托马斯·塔尔汉姆:我们以为现代化会带来文化改变,让社交方式更像西方人,但远非我们想象中那么剧烈。2013年我在北京做过一轮咖啡馆研究,后来到了2016年又重新做了一轮。这3年间北京发生了很多变化,但是实验结果却毫无差异,百分比率如同凝固了一样,完全没变。这至少说明,很多事情没有人们想象中变化那么快。我们文化当中有些部分是对现代化免疫的,它们能够超越现代化的影响,在完全不同的环境中存活下来。

《人物》:那么,是什么决定了文化中哪些因素能够对现代化免疫、世世代代存活下来?

托马斯·塔尔汉姆:坦率地说,我不知道。

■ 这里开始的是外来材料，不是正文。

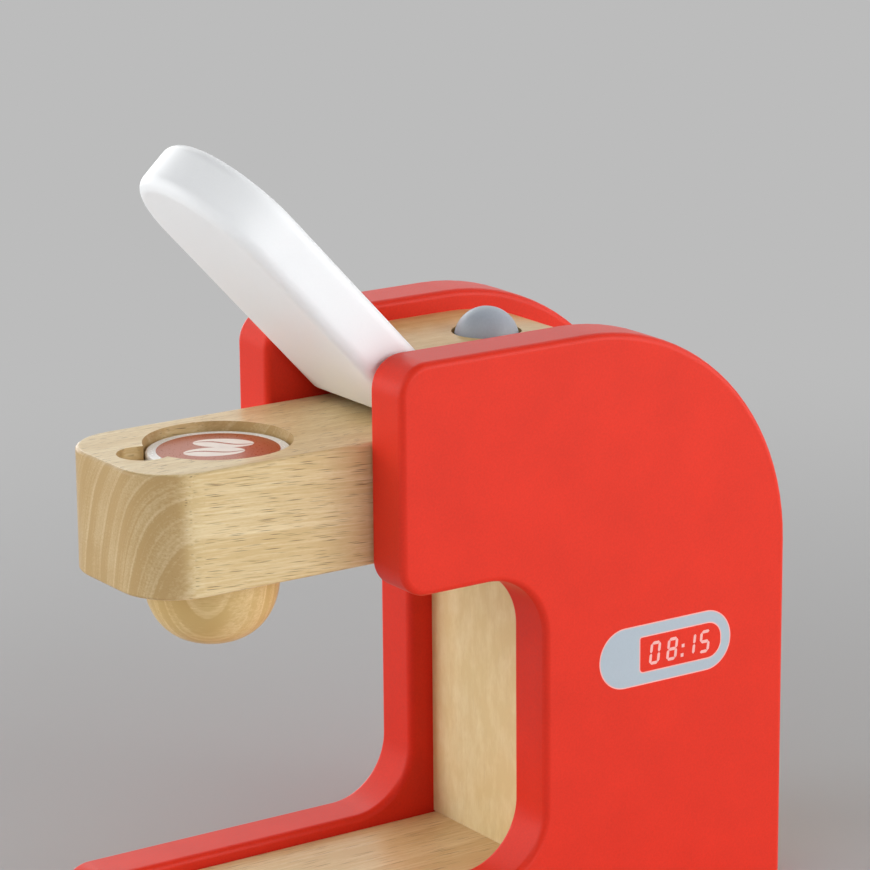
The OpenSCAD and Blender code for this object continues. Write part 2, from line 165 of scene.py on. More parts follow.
def rounded_outline(corners, inset=0.0, steps=24):
    """Closed outline through corners [u, v, radius], moved in by inset, with its outward directions.

    At a corner the path turns by t from direction a to direction b. The tip moves
    in by inset * (normal a + normal b) / (1 + normal a . normal b), the arc's
    centre lies tan(t / 2) radii back along a, and its points are the centre plus
    the radius turned from 0 to t. A hollow corner's radius grows by the inset,
    and another's shrinks, but not below the least.
    """
    least = 0.01
    c = np.asarray(corners, float)
    here, radius = c[:, :2], c[:, 2]
    along = here - np.roll(here, 1, 0)
    along /= np.linalg.norm(along, axis=1, keepdims=True)
    onward = np.roll(along, -1, 0)
    side = np.stack([-along[:, 1], along[:, 0]], 1)
    next_side = np.roll(side, -1, 0)
    turn = np.arctan2(along[:, 0] * onward[:, 1] - along[:, 1] * onward[:, 0], (along * onward).sum(1))
    way = np.sign(turn)[:, None]
    r = np.maximum(radius - inset * way[:, 0], least)[:, None]
    tip = here + inset * (side + next_side) / (1 + (side * next_side).sum(1, keepdims=True))
    centre = tip - along * r * np.tan(np.abs(turn) / 2)[:, None] + side * r * way
    a = np.abs(turn)[:, None, None] * np.linspace(0, 1, steps + 1)[None, :, None]
    out = along[:, None] * np.sin(a) - (side * way)[:, None] * np.cos(a)
    points = centre[:, None] + r[:, None] * out
    return points.reshape(-1, 2), (way[:, None] * out).reshape(-1, 2)


def put(points, place):
    """Points (u, v, height) turned and moved by a 4 x 4 placing, in metres."""
    return (points @ place[:3, :3].T + place[:3, 3]) * MM


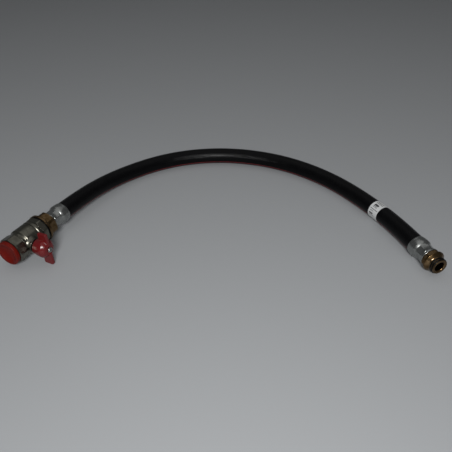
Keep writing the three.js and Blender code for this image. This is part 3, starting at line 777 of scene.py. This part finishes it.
boss_outline = eased([
    (13.0, 4.8), (13.0, 13.4), (15.6, 12.9), (18.2, 11.3), (19.8, 10.6), (22.5, 10.5), (22.5, 7.6),
    (18.6, 7.6), (18.6, 4.8),
], 0.5)
boss = skin("stem_boss", boss_outline, stem_place, nickel, sharp=40)
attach(boss, "hose_set")

tail_outline = [
    *eased([(-8.3, 12.7), (-8.3, 16.2), (-15.0, 16.2), (-15.0, 18.9), (-16.4, 20.1), (-20.6, 20.1),
            (-20.9, 18.9), (-21.2, 18.9)], 0.6)[:-1],
    *nut_rings(-21.2, -30.5, across=38.8, roll=0, count=8, over=1.072),
    *eased([(-30.5, 17.1), (-29.7, 16.3), (-19.5, 16.3), (-17.5, 10.0), (-11.8, 10.0),
            (-11.8, 12.7)], 0.3),
]
tail_piece = skin("valve_tail_piece", tail_outline, valve_place, nickel, segments=144, sharp=30)
stands_for(tail_piece, "hose_set", "valve_tail", slot="valve_nickel")

gland_outline = [
    *eased([(21.3, 4.8), (21.3, 7.3), (22.8, 7.3), (22.8, 7.6)], 0.1)[1:],
    *nut_rings(22.8, 25.2, across=15.4, roll=0, over=1.13),
    (25.2, 4.8), (21.3, 4.8),
]
gland_nut = skin("gland_nut_skin", gland_outline, stem_place, nickel, sharp=30)
stands_for(gland_nut, "hose_set", "gland_nut", slot="valve_nickel")

# %% [markdown]
# ## The T-handle
# The handle is moulded in one piece: a thick hub that hides the gland, and two flat wings for the
# fingers. The mould has no sharp inner corners. Hub and wings are joined with a fine voxel remesh
# and then smoothed, which leaves the soft fillets of a moulding.

# %% Handle
wing_half_thickness, wing_corner = 1.9, 1.8
wing_low, wing_high = 33.0, 47.8
wing_inner, wing_outer = 5.8, 25.4


def wing(name, place, steps=6):
    """A flat plate in the plane of the stem, with round outer corners."""
    corner_span = wing_outer - wing_corner
    quarter = [math.pi / 2 * k / steps for k in range(steps + 1)]
    lower = [(wing_corner * math.sin(a), -wing_corner * math.cos(a)) for a in quarter[1:]]
    upper = [(wing_corner * math.cos(a), wing_corner * math.sin(a)) for a in quarter]
    outline = [
        (wing_inner, wing_low), (corner_span, wing_low),
        *((corner_span + span, wing_low + wing_corner + along) for span, along in lower),
        *((corner_span + span, wing_high - wing_corner + along) for span, along in upper),
        (wing_inner, wing_high),
    ]
    vertices = [place @ Vector((along, side, span))
                for side in (-wing_half_thickness, wing_half_thickness) for span, along in outline]
    count = len(outline)
    faces = [tuple(range(count)), tuple(range(2 * count - 1, count - 1, -1))]
    faces += [(k, k + count, (k + 1) % count + count, (k + 1) % count) for k in range(count)]
    mesh = bpy.data.meshes.new(name)
    mesh.from_pydata(vertices, [], faces)
    return finished(name, mesh, red_nylon)


def moulded_together(name, parts, voxel, smoothing):
    """Joins closed forms into one skin by a voxel remesh, then relaxes it."""
    vertices, faces = [], []
    for part in parts:
        first = len(vertices)
        vertices += [v.co.copy() for v in part.data.vertices]
        faces += [[first + i for i in f.vertices] for f in part.data.polygons]
        bpy.data.objects.remove(part)
    mesh = bpy.data.meshes.new(name)
    mesh.from_pydata(vertices, [], faces)
    source = bpy.data.objects.new(name, mesh)
    remesh = source.modifiers.new("remesh", "REMESH")
    remesh.mode = "VOXEL"
    remesh.voxel_size = voxel
    relax = source.modifiers.new("relax", "SMOOTH")
    relax.factor = 0.5
    relax.iterations = smoothing
    return evaluated_mesh(source, name)


hub_outline = [
    (25.6, 9.7), (25.6, 11.1), (26.4, 11.5), (33.0, 12.9), (39.4, 13.5), (41.3, 12.9), (43.4, 11.2),
    (45.3, 9.4), (46.1, 7.6), (46.4, 5.2), (46.4, 2.9), (44.6, 2.9), (44.6, 4.8), (30.4, 4.8),
    (30.4, 9.7),
]
upside_down = Matrix.Rotation(math.pi, 4, "X")
pieces = [
    skin("hub", hub_outline, stem_place, red_nylon),
    wing("upper_wing", stem_place),
    wing("lower_wing", stem_place @ upside_down),
]
handle_mesh = moulded_together("t_handle", pieces, voxel=0.3 * mm, smoothing=4)
handle = finished("t_handle", handle_mesh, red_nylon, sharp=60)
stands_for(handle, "valve_handle", "handle", slot="handle_red")

# %% [markdown]
# ## The handle screw
# A zinc-plated pan head screw with a cross recess holds the handle on the stem.

# %% Screw
def cross_recess(half_width):
    """The radius of a cross, for an angle in degrees: long on its four arms, short between."""
    arm_length, arm_half_angle = 1.75 * half_width, 20

    def radius(angle):
        from_arm = min(angle % 90, 90 - angle % 90)
        return half_width if from_arm > arm_half_angle else arm_length

    return radius


screw_outline = [
    (36.7, 0.0), (36.7, 2.0), (37.4, 2.5), (46.7, 2.5), (46.7, 3.7), (46.95, 3.9), (47.7, 3.9),
    (48.4, 3.55), (48.85, 2.8), (49.0, 2.0), (49.0, cross_recess(0.85)), (47.9, cross_recess(0.7)),
    (47.7, 0.0),
]
screw = skin("handle_screw_skin", screw_outline, stem_place, zinc, segments=72, sharp=40)
stands_for(screw, "valve_handle", "handle_screw", slot="ferrule_steel")

# %% [markdown]
# ## The thread plug
# A soft red plug keeps dirt out of the valve until it is fitted. Its flange covers the valve's
# face, its middle is hollowed like a bowl, and its short skirt grips the thread.

# %% Plug
bowl_floor, bowl_depth, bowl_radius = 26.6, 4.5, 14.6
bowl = [(bowl_floor + bowl_depth * (r / bowl_radius) ** 3, r)
        for r in (0.0, 3.0, 6.0, 8.0, 10.0, 11.5, 12.8, 13.9, bowl_radius)]
rim_and_skirt = eased([
    (31.1, bowl_radius), (31.4, 15.1), (31.4, 17.2), (30.8, 18.0), (26.3, 18.0), (25.8, 17.5),
    (25.8, 14.9), (21.2, 14.9), (20.8, 14.4), (20.8, 13.4), (24.6, 13.4), (25.4, 12.4), (25.4, 0.0),
], 0.5)[1:]
plug = skin(
    "plug_skin", [*bowl, *rim_and_skirt], valve_place, red_polyethylene, segments=128, sharp=50
)
stands_for(plug, "thread_plug", "thread_plug", slot="plug_red")

# %% [markdown]
# ## Hidden pieces
# The ball, the stem, the seats and the packing keep their solids. They only need their finish.

# %% Hidden pieces
for node, material in (
    ("ball", chrome), ("stem", brass), ("seat_ring_mouth_side", seat_plastic),
    ("seat_ring_hose_side", seat_plastic), ("stem_packing", seat_plastic),
):
    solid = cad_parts[node]
    for place in solid.material_slots:
        place.material = material
    print(node, [place.material.name for place in solid.material_slots])

# %% [markdown]
# ## Table and light
# A large pale grey sheet runs under the hose. A small lamp at the camera and a larger one behind it
# light the sides that face the viewer, so the metal mirrors them in small highlights there. A broad
# weak lamp overhead and the room's own light fill the shadows.

# %% Table and light
table_half = 6.0
table_material, table_nodes, table_shader = new_material("pale_table", "949698", 0.0, 0.6)
grain(table_nodes, table_shader, 1.5 * mm, 0.01 * mm)
table_mesh = bpy.data.meshes.new("table")
table_mesh.from_pydata(
    [(x * table_half, y * table_half, 0.0) for x, y in ((-1, -1), (1, -1), (1, 1), (-1, 1))],
    [], [(0, 1, 2, 3)],
)
table_mesh.materials.append(table_material)
table = bpy.data.objects.new("table", table_mesh)
bpy.context.scene.collection.objects.link(table)

world = bpy.data.worlds.new("room")
world.use_nodes = True
background = world.node_tree.nodes["Background"]
background.inputs["Color"].default_value = linear("E6E8EA")
background.inputs["Strength"].default_value = 0.14
bpy.context.scene.world = world


def soft_lamp(name, place, aim, size, watts):
    """A round lamp at a place, turned towards the aim. Its size is its diameter."""
    data = bpy.data.lights.new(name, "AREA")
    data.shape = "DISK"
    data.size = size
    data.energy = watts
    lamp = bpy.data.objects.new(name, data)
    lamp.location = place
    lamp.rotation_euler = (Vector(aim) - Vector(place)).to_track_quat("-Z", "Y").to_euler()
    bpy.context.scene.collection.objects.link(lamp)
    print(name, watts, "W")


soft_lamp("at_camera", (0.02, -0.63, 0.51), aim=(0.0, 0.05, 0.0), size=0.11, watts=1.7)
soft_lamp("behind_camera", (0.0, -1.45, 1.10), aim=(0.0, 0.05, 0.0), size=0.45, watts=26.0)
soft_lamp("above", (0.0, 0.3, 2.2), aim=(0.0, 0.1, 0.0), size=3.2, watts=9.0)

# %% [markdown]
# ## Finish
# The view layer is updated, so that every piece stands in its place.

# %% Finish
bpy.context.view_layer.update()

最近我在研究中的许多发现颠覆了我的固有理解。举个例子,我们都知道基因决定了我们的很多特质,甚至会影响我们的性格。你觉得基因对于人的这种影响,是在幼年期表现出的影响比较大,还是在60岁以后比较明显?

《人物》:应该是小时候受基因的影响比较大吧。随着人不断长大,接触外界环境,一个人更受成长和生活环境的影响。难道不是这样吗?

托马斯·塔尔汉姆:一开始我也是这样想的,但现在我们能看到大量实例证明,一个人的基因在越年长的时候表现越突出。也就是说,我们越是长大,接触了复杂环境,反而是原有的基因越能准确预测我们的行为。很有意思吧?

我们过去认为接触现代化、科技会让人发生改变,变得更倾向于个人主义,全世界走向统一的文化风格。但事实上,现代化不一定会让我们变得更像,它有可能成为一种手段,把我们更推向原有文化。我知道一个来自穆斯林国家的年轻人住在了美国,虽然在物理距离上他已经和原有文化、家庭、社会关系完全隔开了,但是他每天跟家里人Skype通话。我有同样的App,但我反而很少跟我爸爸用Skype联系。在这个例子里,现代技术反而加深了他和原有文化的羁绊,成为巩固文化的手段。